**The task**: The complete listing should be restated exactly.

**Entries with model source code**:
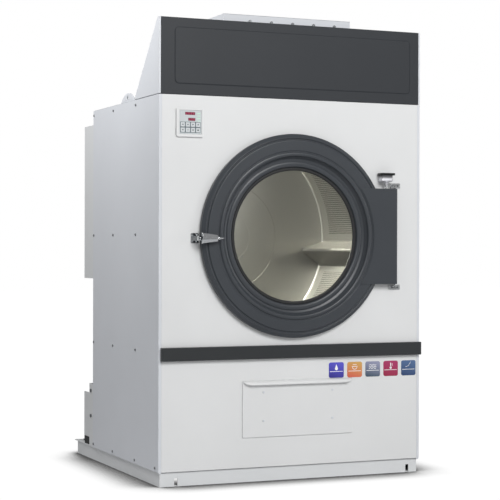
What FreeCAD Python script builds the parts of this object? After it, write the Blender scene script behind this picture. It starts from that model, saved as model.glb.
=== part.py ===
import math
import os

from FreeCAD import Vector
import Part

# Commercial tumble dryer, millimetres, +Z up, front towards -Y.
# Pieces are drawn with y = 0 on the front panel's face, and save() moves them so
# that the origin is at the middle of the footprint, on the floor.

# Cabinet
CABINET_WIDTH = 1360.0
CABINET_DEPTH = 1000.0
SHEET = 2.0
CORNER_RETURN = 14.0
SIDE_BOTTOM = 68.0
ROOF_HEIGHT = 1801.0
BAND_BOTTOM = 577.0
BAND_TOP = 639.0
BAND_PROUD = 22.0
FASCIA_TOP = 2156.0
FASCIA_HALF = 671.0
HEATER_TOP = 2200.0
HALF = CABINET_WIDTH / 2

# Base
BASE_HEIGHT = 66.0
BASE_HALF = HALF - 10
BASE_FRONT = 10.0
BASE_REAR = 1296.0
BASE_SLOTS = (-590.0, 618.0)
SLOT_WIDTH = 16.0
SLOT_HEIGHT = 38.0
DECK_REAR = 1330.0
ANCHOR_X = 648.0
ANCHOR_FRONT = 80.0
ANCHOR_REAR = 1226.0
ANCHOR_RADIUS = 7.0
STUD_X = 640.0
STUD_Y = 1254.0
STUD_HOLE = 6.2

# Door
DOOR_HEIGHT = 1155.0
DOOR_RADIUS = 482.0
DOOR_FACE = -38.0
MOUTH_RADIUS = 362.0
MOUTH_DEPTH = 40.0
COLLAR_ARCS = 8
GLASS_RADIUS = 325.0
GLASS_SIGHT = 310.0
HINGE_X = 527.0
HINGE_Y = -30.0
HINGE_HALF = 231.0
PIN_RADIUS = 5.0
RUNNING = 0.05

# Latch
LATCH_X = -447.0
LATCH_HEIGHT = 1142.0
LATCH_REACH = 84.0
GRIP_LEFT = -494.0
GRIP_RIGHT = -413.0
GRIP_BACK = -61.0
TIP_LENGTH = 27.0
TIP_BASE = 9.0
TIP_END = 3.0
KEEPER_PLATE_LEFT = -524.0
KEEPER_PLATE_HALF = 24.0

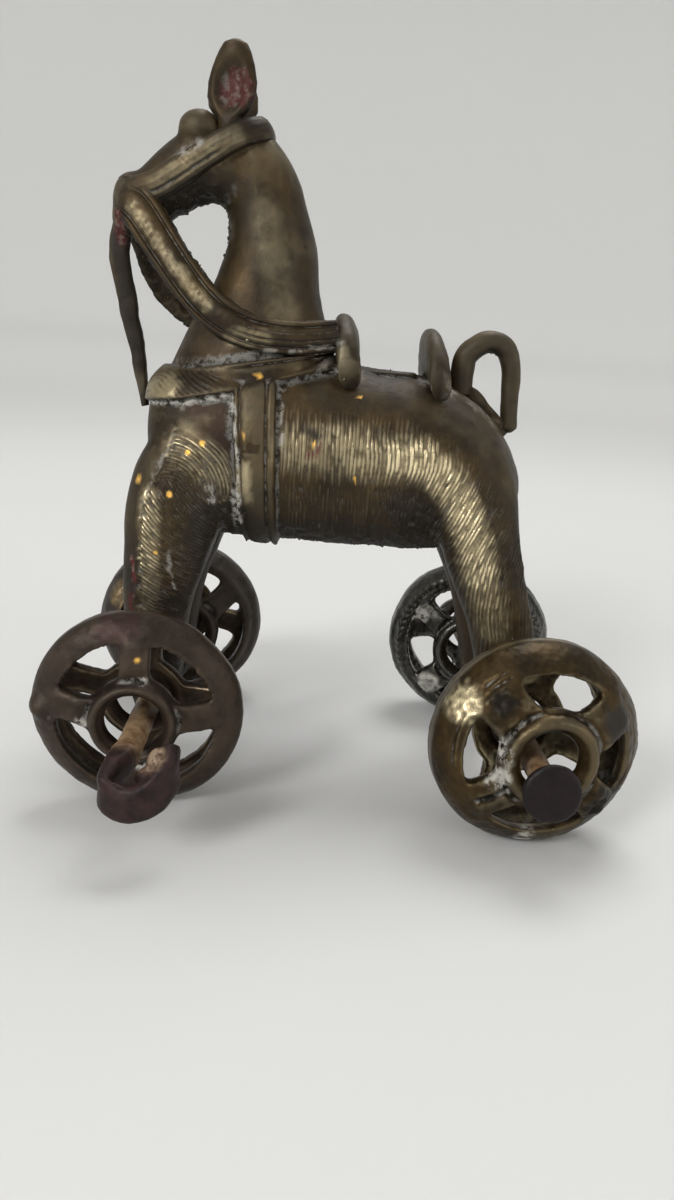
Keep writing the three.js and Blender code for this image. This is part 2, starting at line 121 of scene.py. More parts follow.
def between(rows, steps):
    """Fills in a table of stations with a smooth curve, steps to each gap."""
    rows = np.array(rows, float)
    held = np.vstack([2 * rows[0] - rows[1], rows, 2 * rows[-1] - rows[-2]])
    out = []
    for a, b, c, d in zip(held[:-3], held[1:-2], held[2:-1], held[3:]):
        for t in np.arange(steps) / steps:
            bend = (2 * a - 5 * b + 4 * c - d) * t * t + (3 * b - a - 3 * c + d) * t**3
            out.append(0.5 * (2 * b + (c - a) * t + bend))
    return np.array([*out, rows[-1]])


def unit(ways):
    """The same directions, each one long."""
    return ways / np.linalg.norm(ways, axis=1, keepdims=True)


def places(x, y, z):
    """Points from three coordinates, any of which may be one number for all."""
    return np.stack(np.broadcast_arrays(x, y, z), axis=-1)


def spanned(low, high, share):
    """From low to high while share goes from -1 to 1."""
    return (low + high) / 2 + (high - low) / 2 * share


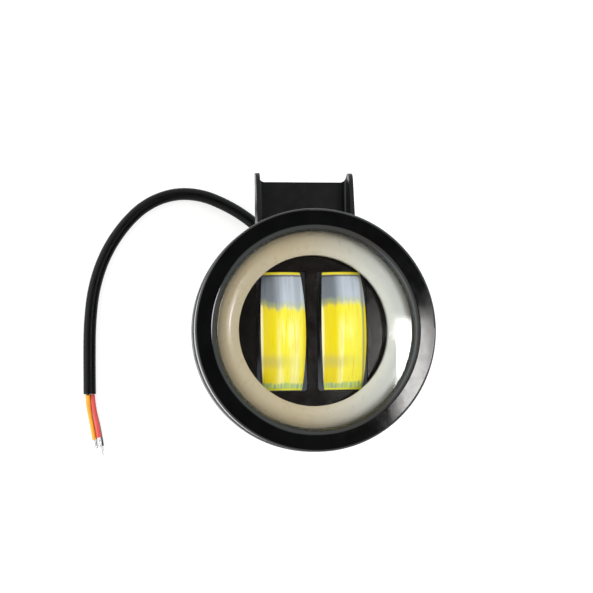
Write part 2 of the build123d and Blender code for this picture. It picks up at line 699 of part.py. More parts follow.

**Task answer**:
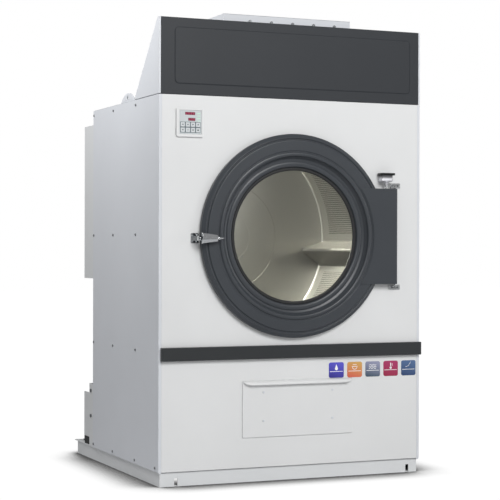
What FreeCAD Python script builds the parts of this object? After it, write the Blender scene script behind this picture. It starts from that model, saved as model.glb.
=== part.py ===
import math
import os

from FreeCAD import Vector
import Part

# Commercial tumble dryer, millimetres, +Z up, front towards -Y.
# Pieces are drawn with y = 0 on the front panel's face, and save() moves them so
# that the origin is at the middle of the footprint, on the floor.

# Cabinet
CABINET_WIDTH = 1360.0
CABINET_DEPTH = 1000.0
SHEET = 2.0
CORNER_RETURN = 14.0
SIDE_BOTTOM = 68.0
ROOF_HEIGHT = 1801.0
BAND_BOTTOM = 577.0
BAND_TOP = 639.0
BAND_PROUD = 22.0
FASCIA_TOP = 2156.0
FASCIA_HALF = 671.0
HEATER_TOP = 2200.0
HALF = CABINET_WIDTH / 2

# Base
BASE_HEIGHT = 66.0
BASE_HALF = HALF - 10
BASE_FRONT = 10.0
BASE_REAR = 1296.0
BASE_SLOTS = (-590.0, 618.0)
SLOT_WIDTH = 16.0
SLOT_HEIGHT = 38.0
DECK_REAR = 1330.0
ANCHOR_X = 648.0
ANCHOR_FRONT = 80.0
ANCHOR_REAR = 1226.0
ANCHOR_RADIUS = 7.0
STUD_X = 640.0
STUD_Y = 1254.0
STUD_HOLE = 6.2

# Door
DOOR_HEIGHT = 1155.0
DOOR_RADIUS = 482.0
DOOR_FACE = -38.0
MOUTH_RADIUS = 362.0
MOUTH_DEPTH = 40.0
COLLAR_ARCS = 8
GLASS_RADIUS = 325.0
GLASS_SIGHT = 310.0
HINGE_X = 527.0
HINGE_Y = -30.0
HINGE_HALF = 231.0
PIN_RADIUS = 5.0
RUNNING = 0.05

# Latch
LATCH_X = -447.0
LATCH_HEIGHT = 1142.0
LATCH_REACH = 84.0
GRIP_LEFT = -494.0
GRIP_RIGHT = -413.0
GRIP_BACK = -61.0
TIP_LENGTH = 27.0
TIP_BASE = 9.0
TIP_END = 3.0
KEEPER_PLATE_LEFT = -524.0
KEEPER_PLATE_HALF = 24.0

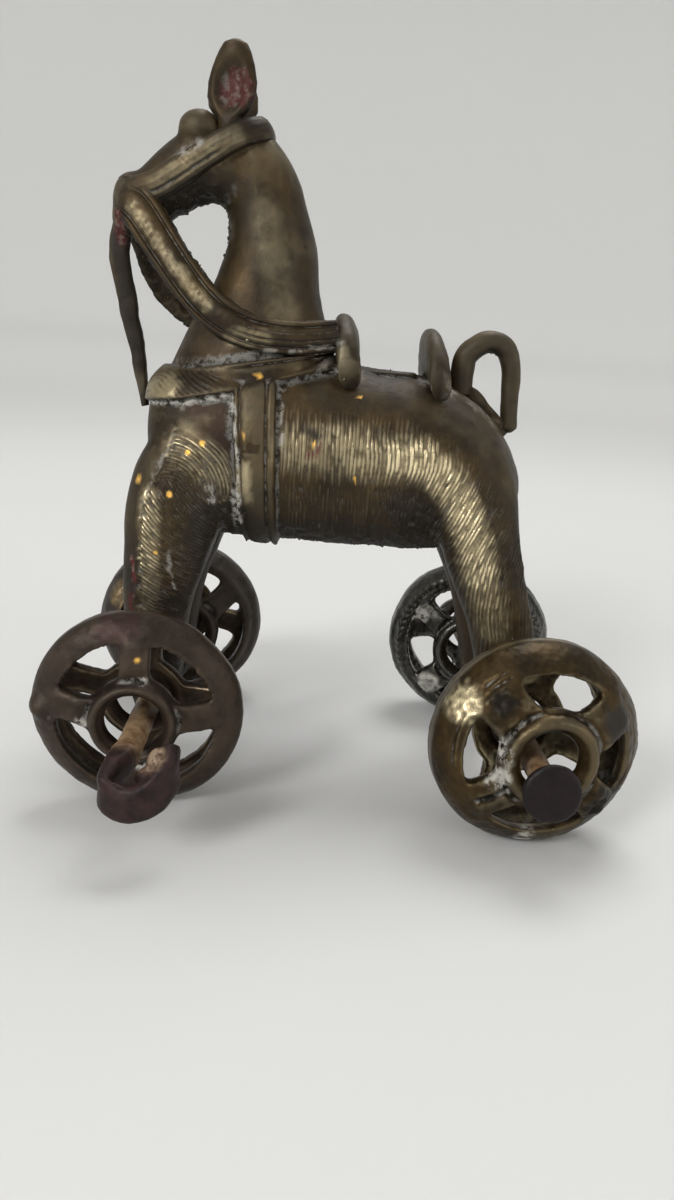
Keep writing the three.js and Blender code for this image. This is part 2, starting at line 121 of scene.py. More parts follow.
def between(rows, steps):
    """Fills in a table of stations with a smooth curve, steps to each gap."""
    rows = np.array(rows, float)
    held = np.vstack([2 * rows[0] - rows[1], rows, 2 * rows[-1] - rows[-2]])
    out = []
    for a, b, c, d in zip(held[:-3], held[1:-2], held[2:-1], held[3:]):
        for t in np.arange(steps) / steps:
            bend = (2 * a - 5 * b + 4 * c - d) * t * t + (3 * b - a - 3 * c + d) * t**3
            out.append(0.5 * (2 * b + (c - a) * t + bend))
    return np.array([*out, rows[-1]])


def unit(ways):
    """The same directions, each one long."""
    return ways / np.linalg.norm(ways, axis=1, keepdims=True)


def places(x, y, z):
    """Points from three coordinates, any of which may be one number for all."""
    return np.stack(np.broadcast_arrays(x, y, z), axis=-1)


def spanned(low, high, share):
    """From low to high while share goes from -1 to 1."""
    return (low + high) / 2 + (high - low) / 2 * share


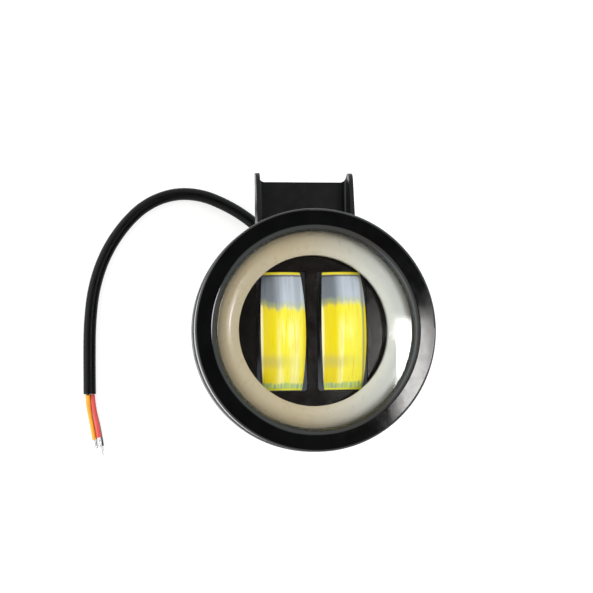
Write part 2 of the build123d and Blender code for this picture. It picks up at line 699 of part.py. More parts follow.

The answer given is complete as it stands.